That`s an interesting proposition i do agree to. Essentially the set of use-cases, where increased CPU performance show benefits is getting smaller. What we see is diminishing returns of CPU performance on every increasing usage scenarios.
Another point i would like to throw into the discussion is efficiency. An architecture, which is potentially faster by throwing immense transistor budgets into the architecture is doomed to fail because today we already see thermal and power densities as the ultimate limit of performance. Therefore i am more than sceptic about the prospects of dynarec etc. in order to achieve x86 compatibility on ISA level because energy per instruction will go up. For the very same reasons i do consider x86 as a showstopper going forward.

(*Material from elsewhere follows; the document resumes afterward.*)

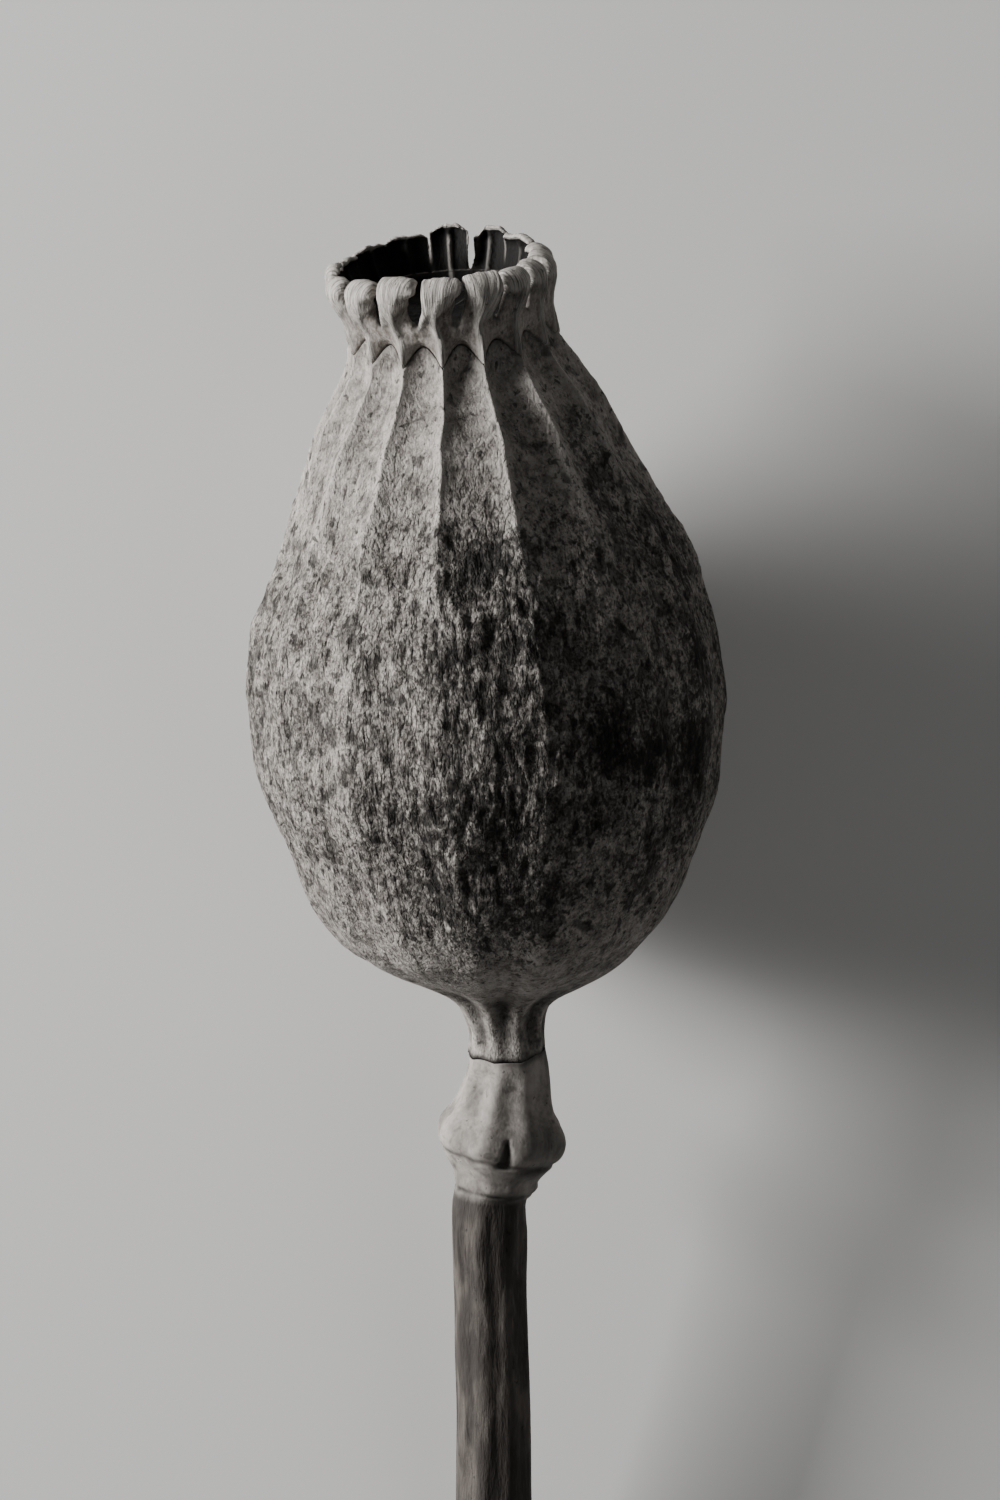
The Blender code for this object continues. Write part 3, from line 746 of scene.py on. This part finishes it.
# How much of its pale ray and of its pale edges each open lobe shows inside.
RAY_SHOWS = {8: 0.6, 7: 0.3, 6: 0.2}
EDGE_SHOWS = {8: 1.0, 7: 0.4, 12: 0.6}


def nearest_steps(number, radius, lift, slope_out, slope_up):
    """For points on one lobe: the nearest step along it, and how far their skin faces outward."""
    steps = np.linspace(0.0, 7.0, 71)
    line_radius, line_lift, _ = lobe_line(number, steps)
    apart = (radius[:, None] - line_radius) ** 2 + (lift[:, None] - line_lift) ** 2
    nearest = apart.argmin(axis=1)
    facing = lobe_facing(number, steps)[:, nearest]
    return steps[nearest], slope_out * facing[0] + slope_up * facing[1]


crown.data.update()
normals = np.empty(len(crown_points) * 3)
crown.data.vertex_normals.foreach_get("vector", normals)
normals = normals.reshape(-1, 3)
lift = crown_points[:, 2] - LOBE_SEAM
centred = crown_points[:, 0] - CROWN_SHIFT * np.clip(lift / LOBE_ROOT, 0.0, 2.0) / 2
radius = np.hypot(centred, crown_points[:, 1])
round_crown = np.arctan2(centred, -crown_points[:, 1])
turn = (round_crown - top_drift(round_crown, lift) / radius - RIB_PHASE) / RIB_PITCH
lobe = np.round(turn).astype(int)
across = (turn - lobe) * 2
lobe %= RIBS
slope_out = (normals[:, 0] * centred + normals[:, 1] * crown_points[:, 1]) / radius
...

I see potential solutions to this problem:
Break the CPU die (for an 8-core design like this on 14nm FinFET: ~600-900mm^2) up into much smaller die. These smaller die implement the logic but are much cheaper to manufacture and have a much higher yield. Perhaps even move a lot of the DDR5 memory controller logic off the CPU and onto the motherboard/RAM: this logic will force-feed the CPU cache with data.
An external branch predictor/memory controller design??? (Atomicity and cache coherency will be major problems)
Do initial low-volume manufacture on small 200mm wafers to lower costs. Use a TwinScan 200mm with ArF laser or better yet: electron beam etchers and precision ion dopers.
Probe with an Electroglas 4090u+, TEL P-8XL, Accretech UF200, Cascade 200mm automatic or the various manual Micromanipulator, Teradyne, SPEA, Delta and Cascade manual probers at 200mm/8" or greater. Sell these early CPUs (with large registered ECC supporting motherboards, LGA 4600 or so pin sockets) to large server vendors in an aggressive bidding process for
$500,000 apiece or more. Then, get GlobalFoundries, STMicroelectronics, TSMC and/or UMC to fabricate the chips at high volume on 300mm wafers. Within a few years, prices drop to $300 or less for a top-end model. Mid-end models will be PGA 2400 or so (easier to repair pin damage vs LGA socket damage).
CPUID maybe:
CertifiedCBR, CertifiedCTN, VIA VIA VIA , CentaurHauls, AuthenticAMD, ST ST ST ST .
801486-class or Am1486-class
8 core(s), 16 thread(s)
Model 0 Family 0 Stepping C0
Extensions supported:
MMX, SSE, SSE2, SSE3, SSSE3, SSE4.1, SSE4.2, VIA 64 (or AMD64 for AMD), VT-x, AES, AVX, AVX2, AVX-512, CVT16, FMA3, FMA4
(more details in that 6502.org thread at the beginning of this post).
And at 1.4Ghz, would the power draw really be so bad? The Elbrus 2000 itself, with its 300Mhz clockspeed (and sadly rather poor memory controller, cache, and large die size) only drew roughly 6W of power.
Aggressively push into photonics (OptiCORDIC??? on glass wafers/glass-doped silicon wafers/vacuum or argon cavity light chambers, with inter-core waveguides for light transmission) and room-temperature superconductors for 801586 and 801686 designs. 801586 will be 100x or more faster than the 1486 at AVX workloads or even others!
Intel goes bankrupt in the mid-2020s as investors desert them due to long lead times, poor yield of large dies and slow movement against external foundries and fabless/labless chipmakers.